§ **Exercise details**
Copy each entry as it stands, leaving nothing out.

§ **Data for processing**
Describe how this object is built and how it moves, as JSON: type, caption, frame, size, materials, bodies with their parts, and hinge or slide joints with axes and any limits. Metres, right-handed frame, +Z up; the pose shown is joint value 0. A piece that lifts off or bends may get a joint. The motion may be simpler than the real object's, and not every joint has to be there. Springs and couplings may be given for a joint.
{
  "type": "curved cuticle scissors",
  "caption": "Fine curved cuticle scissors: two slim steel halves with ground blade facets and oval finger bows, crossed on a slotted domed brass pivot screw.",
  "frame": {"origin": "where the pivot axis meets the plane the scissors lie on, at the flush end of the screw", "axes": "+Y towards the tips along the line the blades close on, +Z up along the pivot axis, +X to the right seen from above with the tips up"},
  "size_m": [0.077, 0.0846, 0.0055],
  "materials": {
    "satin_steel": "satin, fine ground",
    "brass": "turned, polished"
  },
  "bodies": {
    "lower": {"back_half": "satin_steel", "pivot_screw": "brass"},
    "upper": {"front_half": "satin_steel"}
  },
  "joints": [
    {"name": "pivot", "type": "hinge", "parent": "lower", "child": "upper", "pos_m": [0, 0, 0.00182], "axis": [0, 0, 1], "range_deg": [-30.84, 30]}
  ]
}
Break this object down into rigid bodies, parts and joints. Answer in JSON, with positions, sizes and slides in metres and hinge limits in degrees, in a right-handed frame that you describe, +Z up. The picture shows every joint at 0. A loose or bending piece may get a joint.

§ **Reply**
Describe how this object is built and how it moves, as JSON: type, caption, frame, size, materials, bodies with their parts, and hinge or slide joints with axes and any limits. Metres, right-handed frame, +Z up; the pose shown is joint value 0. A piece that lifts off or bends may get a joint. The motion may be simpler than the real object's, and not every joint has to be there. Springs and couplings may be given for a joint.
{
  "type": "curved cuticle scissors",
  "caption": "Fine curved cuticle scissors: two slim steel halves with ground blade facets and oval finger bows, crossed on a slotted domed brass pivot screw.",
  "frame": {"origin": "where the pivot axis meets the plane the scissors lie on, at the flush end of the screw", "axes": "+Y towards the tips along the line the blades close on, +Z up along the pivot axis, +X to the right seen from above with the tips up"},
  "size_m": [0.077, 0.0846, 0.0055],
  "materials": {
    "satin_steel": "satin, fine ground",
    "brass": "turned, polished"
  },
  "bodies": {
    "lower": {"back_half": "satin_steel", "pivot_screw": "brass"},
    "upper": {"front_half": "satin_steel"}
  },
  "joints": [
    {"name": "pivot", "type": "hinge", "parent": "lower", "child": "upper", "pos_m": [0, 0, 0.00182], "axis": [0, 0, 1], "range_deg": [-30.84, 30]}
  ]
}
Break this object down into rigid bodies, parts and joints. Answer in JSON, with positions, sizes and slides in metres and hinge limits in degrees, in a right-handed frame that you describe, +Z up. The picture shows every joint at 0. A loose or bending piece may get a joint.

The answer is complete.